Single-network paradigms achieve state-of-the-art or near state-of-the-art performance on all canonical try-on benchmarks for both image and video tasks:

  • FID (↓), SSIM (↑), LPIPS (↓): TOA achieves FID=5.56 (paired VITON-HD; unpaired 7.23), significantly outperforming previous multi-stage or multi-network baselines, with SSIM ≈0.82 and LPIPS ≈0.10 (Guo et al., 2024). PROMO delivers FID ≈3.31/4.74, LPIPS ≈0.089, SSIM ≈0.891 at <10 s/sample (Chen et al., 12 Mar 2026). MNVTON surpasses dual-network video pipelines, e.g., on VIVID: +4.4% SSIM, −15% LPIPS, −14% FID (Ning et al., 9 Jan 2025).
  • Texture and detail fidelity: Single-network models maintain garment/nondestructive texture and spatial fidelity under diverse pose changes or occlusions (Xie et al., 2022, Ning et al., 9 Jan 2025).
  • Efficiency and scalability: DM-VTON attains 40 fps at 37 MB memory (FID=28.33), nearly double the speed and >8× lower memory than previous parser-free networks at comparable quality (Nguyen-Ngoc et al., 2023). MNVTON achieves real-time video synthesis (~0.05 s/frame on NVIDIA 3090, 832×624), outperforming dual-network systems in both computational and perceptual metrics (Ning et al., 9 Jan 2025).
  • 3D outputs: M3D-VTON enables efficient single-pass 3D reconstruction with higher detail and faster runtime than previous alternatives, with significant gains in point cloud accuracy (Zhao et al., 2021).

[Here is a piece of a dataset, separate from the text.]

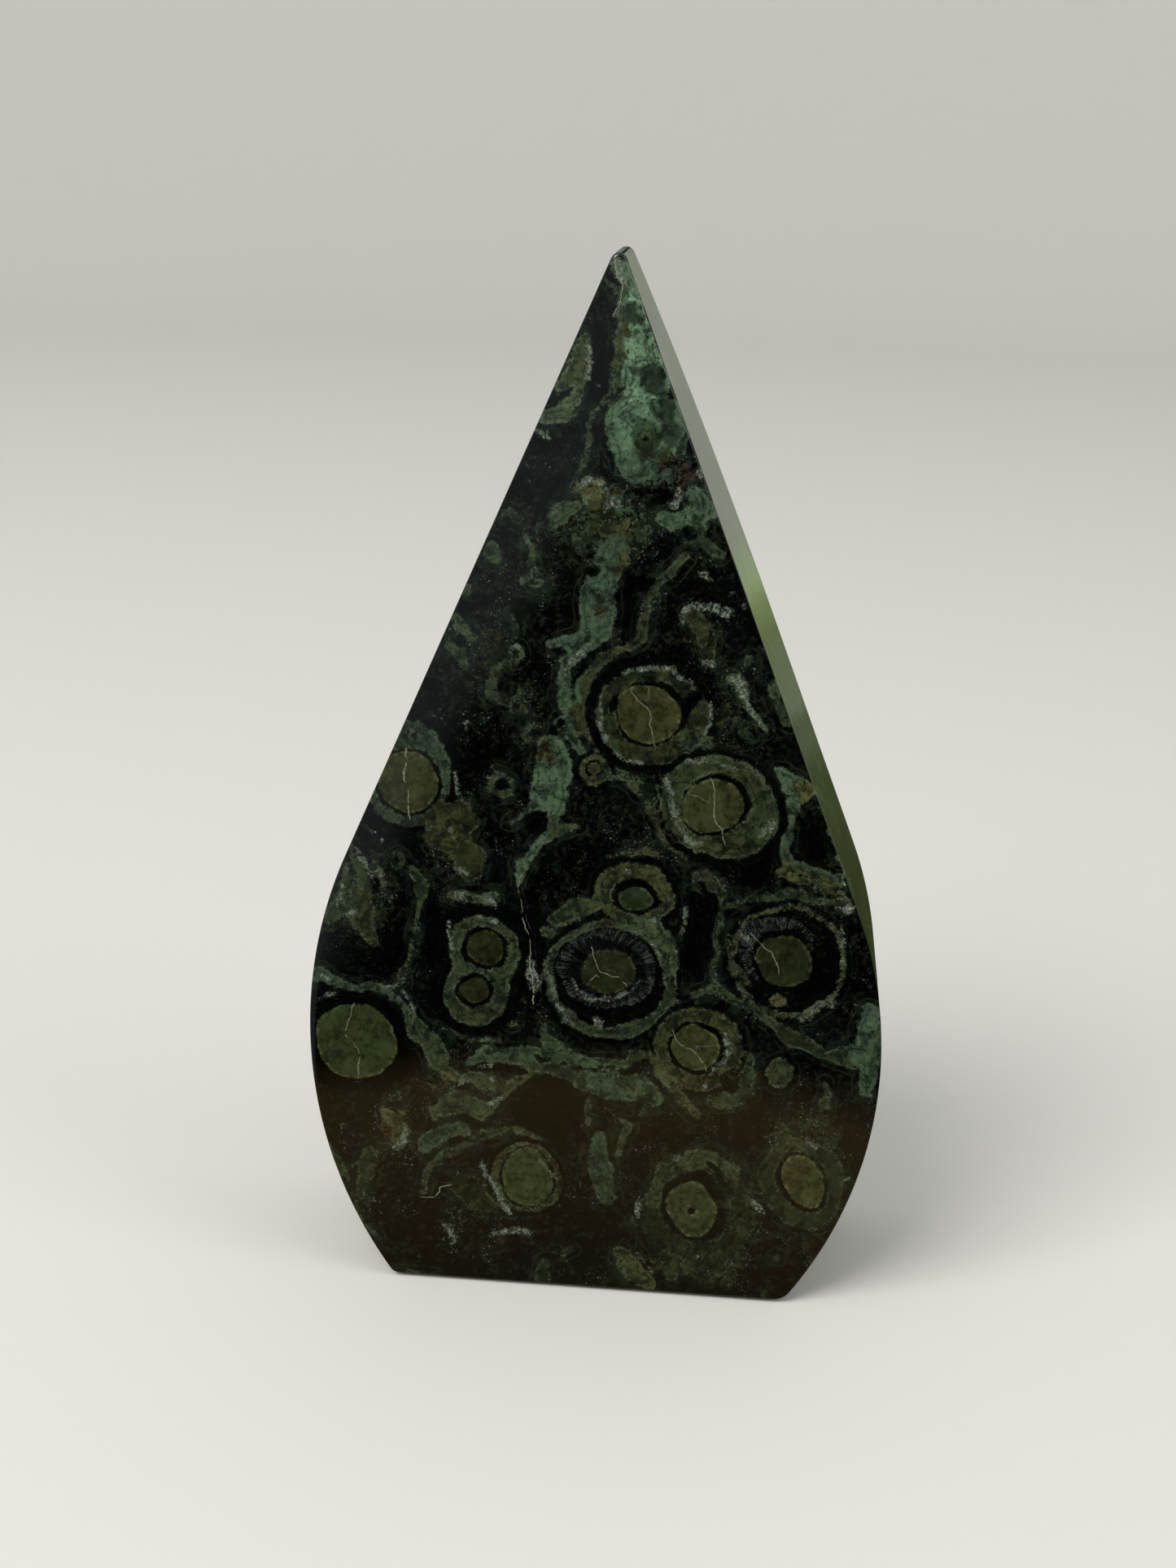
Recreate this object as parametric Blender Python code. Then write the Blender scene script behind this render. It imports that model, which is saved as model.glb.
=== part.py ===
"""A flame of polished jasper, in one piece: a flat slab with a drop-shaped outline that stands on its sawn base.

Metres, +Z up. The broad front face looks along -Y, and the back leans forward to a thin tip.
"""

import math

import bmesh
import bpy

# Overall size of the stone
HEIGHT = 0.120
WIDTH = 0.066
THICKNESS = 0.027

# The outline: on each side one long arc, then a straight flank up to the small rounding of the tip
LEFT_ARC_RADIUS = 0.054
LEFT_WIDEST_HEIGHT = 0.0315
RIGHT_ARC_RADIUS = 0.051
RIGHT_WIDEST_HEIGHT = 0.0296
TIP_OFFSET = -0.0003
TIP_RADIUS = 0.0009
LEFT_CORNER_RADIUS = 0.0012
RIGHT_CORNER_RADIUS = 0.0022

# The back: upright up to this height, then one arc that leans forward to the tip
TAPER_START_HEIGHT = 0.075
TIP_THICKNESS = 0.0115

# Width of the eased edges round both faces, and the steps that round them
EASED_EDGE = 0.0004
EDGE_STEPS = 3

# Number of points on each stretch of one side of the outline
CORNER_POINTS = 4
ARC_POINTS = 24
FLANK_POINTS = 14
TIP_POINTS = 6

POLISHED_GREEN_BLACK = (0.012, 0.017, 0.010, 1.0)
POLISH_ROUGHNESS = 0.08


def clear_scene():
    for obj in list(bpy.data.objects):
        bpy.data.objects.remove(obj)


def jasper_material():
    """Dense, opaque, glass-like polish on a nearly black green stone."""
    material = bpy.data.materials.new("jasper")
    material.use_nodes = True
    shader = material.node_tree.nodes["Principled BSDF"]
    shader.inputs["Base Color"].default_value = POLISHED_GREEN_BLACK
    shader.inputs["Roughness"].default_value = POLISH_ROUGHNESS
    shader.inputs["Metallic"].default_value = 0.0
    return material


def arc_points(centre, radius, start, end, count):
    """Points of an arc without its end point; angles in radians, counted from straight out to the side."""
    angles = [start + (end - start) * step / count for step in range(count)]
    return [(centre[0] + radius * math.cos(a), centre[1] + radius * math.sin(a)) for a in angles]


def side_outline(inset, arc_radius, widest_height, corner_radius, tip_offset):
    """One side of the outline, drawn in by inset, from the base up to just before the very tip.

    Each point is (distance out from the middle line, height). The corner arc touches the base and the long arc,
    and the flank is the line that touches both the long arc and the tip's small arc.
    """
    arc_centre = (WIDTH / 2 - arc_radius, widest_height)
    corner_out = math.sqrt((arc_radius - corner_radius) ** 2 - (widest_height - corner_radius) ** 2)
    corner_centre = (arc_centre[0] + corner_out, corner_radius)
    corner_end = math.atan2(corner_radius - widest_height, corner_out)

    tip_centre = (tip_offset, HEIGHT - TIP_RADIUS)
    across = tip_centre[0] - arc_centre[0]
    up = tip_centre[1] - arc_centre[1]
    flank_angle = math.atan2(up, across) - math.acos((arc_radius - TIP_RADIUS) / math.hypot(across, up))

    points = arc_points(corner_centre, corner_radius - inset, -math.pi / 2, corner_end, CORNER_POINTS)
    points += arc_points(arc_centre, arc_radius - inset, corner_end, flank_angle, ARC_POINTS)
    tip_arc = arc_points(tip_centre, TIP_RADIUS - inset, flank_angle, math.pi / 2, TIP_POINTS)
    flank_start = arc_points(arc_centre, arc_radius - inset, flank_angle, flank_angle, 1)[0]
    for step in range(FLANK_POINTS):
        share = step / FLANK_POINTS
        out = flank_start[0] + share * (tip_arc[0][0] - flank_start[0])
        height = flank_start[1] + share * (tip_arc[0][1] - flank_start[1])
        points.append((out, height))
    return points + tip_arc


def outline(inset):
    """The whole outline as (x, z), from the base's left end up over the tip and down to its right end."""
    left = side_outline(inset, LEFT_ARC_RADIUS, LEFT_WIDEST_HEIGHT, LEFT_CORNER_RADIUS, -TIP_OFFSET)
    right = side_outline(inset, RIGHT_ARC_RADIUS, RIGHT_WIDEST_HEIGHT, RIGHT_CORNER_RADIUS, TIP_OFFSET)
    tip = (TIP_OFFSET, HEIGHT - inset)
    return [(-out, height) for out, height in left] + [tip] + right[::-1]


def back_y(height):
    """Where the back face is at this height."""
    taper_height = HEIGHT - TAPER_START_HEIGHT
    taper_depth = THICKNESS - TIP_THICKNESS
    radius = (taper_height**2 + taper_depth**2) / (2 * taper_depth)
    rise = max(0.0, height - TAPER_START_HEIGHT)
    return THICKNESS / 2 - (radius - math.sqrt(radius**2 - rise**2))


def edge_profile():
    """(inset, depth) of each ring that rounds an edge, from the face to the side wall."""
    angles = [math.pi / 2 * step / EDGE_STEPS for step in range(EDGE_STEPS + 1)]
    return [(EASED_EDGE * (1 - math.sin(a)), EASED_EDGE * (1 - math.cos(a))) for a in angles]


def stone_mesh():
    """Rings of the same outline from the front face to the back, joined by walls and closed by the two faces."""
    bm = bmesh.new()
    rings = []
    for inset, depth in edge_profile():
        rings.append([bm.verts.new((x, -THICKNESS / 2 + depth, z)) for x, z in outline(inset)])
    for inset, depth in reversed(edge_profile()):
        rings.append([bm.verts.new((x, back_y(z) - depth, z)) for x, z in outline(inset)])

    count = len(rings[0])
    for near, far in zip(rings, rings[1:]):
        for i in range(count):
            following = (i + 1) % count
            bm.faces.new((near[i], near[following], far[following], far[i]))

    bm.faces.new(rings[0][::-1])
    back = rings[-1]
    for i in range(count // 2 - 1):
        bm.faces.new((back[i], back[i + 1], back[-2 - i], back[-1 - i]))
    middle = count // 2
    bm.faces.new((back[middle - 1], back[middle], back[middle + 1]))

    bmesh.ops.recalc_face_normals(bm, faces=bm.faces)
    mesh = bpy.data.meshes.new("jasper_flame")
    bm.to_mesh(mesh)
    bm.free()
    mesh.shade_smooth()
    mesh.set_sharp_from_angle(angle=math.radians(35))
    return mesh


clear_scene()
stone = bpy.data.objects.new("jasper_flame", stone_mesh())
stone.data.materials.append(jasper_material())
bpy.context.scene.collection.objects.link(stone)
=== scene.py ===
import math

import bmesh
import bpy
import numpy as np
from mathutils import Matrix, Vector
from mathutils.geometry import delaunay_2d_cdt
from mathutils.noise import noise_vector, seed_set


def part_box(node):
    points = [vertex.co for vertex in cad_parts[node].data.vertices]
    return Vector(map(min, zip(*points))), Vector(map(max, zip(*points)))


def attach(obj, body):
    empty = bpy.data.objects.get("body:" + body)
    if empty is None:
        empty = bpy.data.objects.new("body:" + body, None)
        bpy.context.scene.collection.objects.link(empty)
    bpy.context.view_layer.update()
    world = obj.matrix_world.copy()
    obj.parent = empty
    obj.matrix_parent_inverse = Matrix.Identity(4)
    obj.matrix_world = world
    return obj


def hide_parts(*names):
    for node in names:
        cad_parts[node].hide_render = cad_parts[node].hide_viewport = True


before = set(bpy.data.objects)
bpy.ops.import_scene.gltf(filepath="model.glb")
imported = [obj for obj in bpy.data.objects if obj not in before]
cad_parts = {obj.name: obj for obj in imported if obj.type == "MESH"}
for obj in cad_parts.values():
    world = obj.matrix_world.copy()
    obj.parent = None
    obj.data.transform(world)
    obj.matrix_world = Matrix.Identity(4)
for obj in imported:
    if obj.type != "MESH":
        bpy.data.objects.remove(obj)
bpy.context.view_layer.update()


# The camera stands in front of the stone, a little to its right and above its tip, and looks down at it.
# Its place, turn, tilt and roll follow the photo's vanishing lines; the lens is a phone's two-times lens.
CAMERA_PLACE = (0.0175, -0.2641, 0.1361)
CAMERA_TURN = math.radians(4.36)
CAMERA_TILT = math.radians(16.4)
CAMERA_ROLL = math.radians(2.0)
PHOTO_HEIGHT = 1927
FOCAL_LENGTH_IN_PIXELS = 2894
SENSOR_LONG_SIDE = 36.0
NEAREST_SEEN = 0.01

camera = bpy.data.objects.new("camera", bpy.data.cameras.new("camera"))
bpy.context.scene.collection.objects.link(camera)
camera.data.sensor_width = SENSOR_LONG_SIDE
camera.data.lens = FOCAL_LENGTH_IN_PIXELS / PHOTO_HEIGHT * SENSOR_LONG_SIDE
camera.data.clip_start = NEAREST_SEEN
turned = Matrix.Rotation(CAMERA_TURN, 4, "Z") @ Matrix.Rotation(math.pi / 2 - CAMERA_TILT, 4, "X")
camera.matrix_world = Matrix.Translation(CAMERA_PLACE) @ turned @ Matrix.Rotation(CAMERA_ROLL, 4, "Z")
bpy.context.scene.camera = camera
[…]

6. Limitations and Open Challenges

Despite substantial progress, single-network virtual try-on models face several challenges:

  • Dependence on input quality: TOA’s fidelity degrades with failed or occluded face crops; patch-based methods are sensitive to extreme garment occlusions (Guo et al., 2024, Xie et al., 2022).
  • Pose extremity and diversity: Handling rare or extreme poses is still limited (e.g. upside-down, full back), though augmentation protocols (as in DM-VTON’s VTP-DS) or 3D guidance are proposed as remedies (Nguyen-Ngoc et al., 2023, Guo et al., 2024).
  • Resolution and fine structure: Outpainting and score-matching-based models sometimes blur subtle details (lace, sequins), suggesting the need for cascaded super-resolution diffusion or higher-resolution UNet backbones (Guo et al., 2024).
  • Long-range temporal coherence: For video, current single-network methods typically enforce only short-term consistency; persistent flicker-free output under long sequences remains a frontier (Ning et al., 9 Jan 2025).
  • Multi-garment expansion: Most current networks support only one upper-body garment per inference; true multi-garment synthesis (e.g. jackets, pants, accessories) will require richer adapter or fusion architectures (Guo et al., 2024, Ning et al., 9 Jan 2025).

7. Future Trajectories

Research indicates several promising directions:

  • Multi-garment and full-outfit synthesis: Extending current paradigms to separate garment streams (multi-adapter attention, multi-token fusion) facilitates mixing, matching, and multi-piece outfit generation (Guo et al., 2024).
  • 3D-aware and NeRF-guided generation: Incorporating 3D priors, neural radiance fields, or body mesh conditioning enhances occlusion reasoning and viewpoint diversity, especially for video and AR applications (Ning et al., 9 Jan 2025, Zhao et al., 2021).
  • Cascaded or pixel-space fine-tuning: Synthesis at 1k+ resolution via cascaded or multistage diffusion improves fine details for high-resolution e-commerce use (Guo et al., 2024).
  • Scalable, real-time deployment: Further miniaturization and hardware-aligned design, as exemplified by DM-VTON, enable AR/VR try-on on mobile and web platforms (Nguyen-Ngoc et al., 2023).
  • General-purpose image editing: PROMO and similar token-based models are increasingly adapting VTON frameworks as general visual editors, with the VTON supervision regime benefitting broader conditional generation (Chen et al., 12 Mar 2026).

In summary, the single-network paradigm for virtual try-on represents a convergence of efficiency, flexibility, and high-fidelity synthesis, encompassing 2D, 3D, and video tasks. Leading architectures draw on innovations in multi-modal conditioning, spatial/temporal fusion, and latent-space diffusion, and are poised to enable further advances in both consumer-facing and research-centric applications (Guo et al., 2024, Xie et al., 2022, Ning et al., 9 Jan 2025, Zhao et al., 2021, Chen et al., 12 Mar 2026, Nguyen-Ngoc et al., 2023).